***** STORED DATA *****

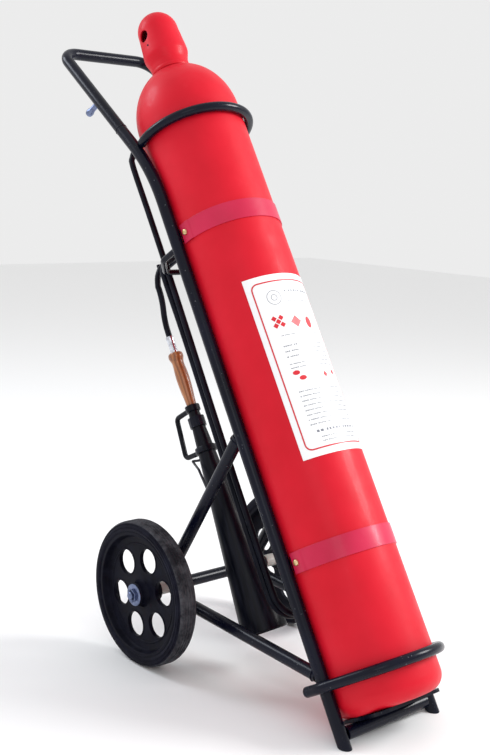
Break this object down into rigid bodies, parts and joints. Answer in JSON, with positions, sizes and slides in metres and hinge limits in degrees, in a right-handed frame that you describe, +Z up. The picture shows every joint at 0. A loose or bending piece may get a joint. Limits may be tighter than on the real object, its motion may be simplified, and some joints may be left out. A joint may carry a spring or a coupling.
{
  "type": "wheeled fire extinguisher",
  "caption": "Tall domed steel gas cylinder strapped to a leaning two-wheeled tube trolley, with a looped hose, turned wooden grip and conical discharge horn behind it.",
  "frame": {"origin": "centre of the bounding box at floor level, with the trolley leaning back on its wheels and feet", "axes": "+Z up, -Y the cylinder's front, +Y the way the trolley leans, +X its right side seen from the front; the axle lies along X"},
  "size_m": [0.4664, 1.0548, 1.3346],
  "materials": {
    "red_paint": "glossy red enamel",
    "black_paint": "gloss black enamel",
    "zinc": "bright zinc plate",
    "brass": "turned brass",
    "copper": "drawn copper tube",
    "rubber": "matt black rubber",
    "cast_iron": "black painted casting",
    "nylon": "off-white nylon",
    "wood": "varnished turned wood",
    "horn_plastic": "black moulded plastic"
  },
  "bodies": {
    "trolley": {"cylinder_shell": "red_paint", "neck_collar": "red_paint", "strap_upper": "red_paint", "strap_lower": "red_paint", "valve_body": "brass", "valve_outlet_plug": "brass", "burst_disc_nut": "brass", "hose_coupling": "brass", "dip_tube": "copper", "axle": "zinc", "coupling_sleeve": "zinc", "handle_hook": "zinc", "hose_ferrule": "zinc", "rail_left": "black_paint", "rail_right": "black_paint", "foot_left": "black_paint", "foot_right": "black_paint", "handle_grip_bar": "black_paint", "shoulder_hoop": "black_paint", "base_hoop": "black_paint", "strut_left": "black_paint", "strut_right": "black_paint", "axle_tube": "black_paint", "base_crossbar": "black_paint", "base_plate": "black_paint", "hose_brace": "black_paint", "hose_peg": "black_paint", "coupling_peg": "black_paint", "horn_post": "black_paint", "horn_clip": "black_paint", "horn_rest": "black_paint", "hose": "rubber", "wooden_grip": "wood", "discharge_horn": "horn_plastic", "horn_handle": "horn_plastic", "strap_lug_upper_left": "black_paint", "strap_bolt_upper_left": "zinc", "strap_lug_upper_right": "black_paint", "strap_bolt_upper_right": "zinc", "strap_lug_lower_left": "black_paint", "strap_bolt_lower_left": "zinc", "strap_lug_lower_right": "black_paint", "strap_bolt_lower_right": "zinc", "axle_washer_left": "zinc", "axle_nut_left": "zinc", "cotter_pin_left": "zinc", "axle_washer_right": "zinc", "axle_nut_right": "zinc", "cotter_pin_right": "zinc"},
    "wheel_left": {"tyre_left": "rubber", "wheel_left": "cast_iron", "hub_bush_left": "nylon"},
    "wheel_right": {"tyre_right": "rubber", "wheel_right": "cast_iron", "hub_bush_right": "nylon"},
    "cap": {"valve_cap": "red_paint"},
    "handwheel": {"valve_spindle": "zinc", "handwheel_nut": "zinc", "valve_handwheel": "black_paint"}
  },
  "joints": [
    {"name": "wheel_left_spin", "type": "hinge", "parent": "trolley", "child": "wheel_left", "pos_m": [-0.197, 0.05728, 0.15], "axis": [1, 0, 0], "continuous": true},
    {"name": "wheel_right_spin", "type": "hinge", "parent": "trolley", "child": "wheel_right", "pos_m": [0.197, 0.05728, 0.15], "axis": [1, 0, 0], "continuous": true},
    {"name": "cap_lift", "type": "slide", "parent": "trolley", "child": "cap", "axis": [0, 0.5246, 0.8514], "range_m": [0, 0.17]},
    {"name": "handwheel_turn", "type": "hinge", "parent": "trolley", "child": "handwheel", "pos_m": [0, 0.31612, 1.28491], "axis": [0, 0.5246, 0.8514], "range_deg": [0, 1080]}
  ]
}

*****

--- INSTRUCTION ---
Look for the word "hinge" in every line of the listing and copy the lines that have it.

--- OUTPUT OF THE TASK ---
Break this object down into rigid bodies, parts and joints. Answer in JSON, with positions, sizes and slides in metres and hinge limits in degrees, in a right-handed frame that you describe, +Z up. The picture shows every joint at 0. A loose or bending piece may get a joint. Limits may be tighter than on the real object, its motion may be simplified, and some joints may be left out. A joint may carry a spring or a coupling.
    {"name": "wheel_left_spin", "type": "hinge", "parent": "trolley", "child": "wheel_left", "pos_m": [-0.197, 0.05728, 0.15], "axis": [1, 0, 0], "continuous": true},
    {"name": "wheel_right_spin", "type": "hinge", "parent": "trolley", "child": "wheel_right", "pos_m": [0.197, 0.05728, 0.15], "axis": [1, 0, 0], "continuous": true},
    {"name": "handwheel_turn", "type": "hinge", "parent": "trolley", "child": "handwheel", "pos_m": [0, 0.31612, 1.28491], "axis": [0, 0.5246, 0.8514], "range_deg": [0, 1080]}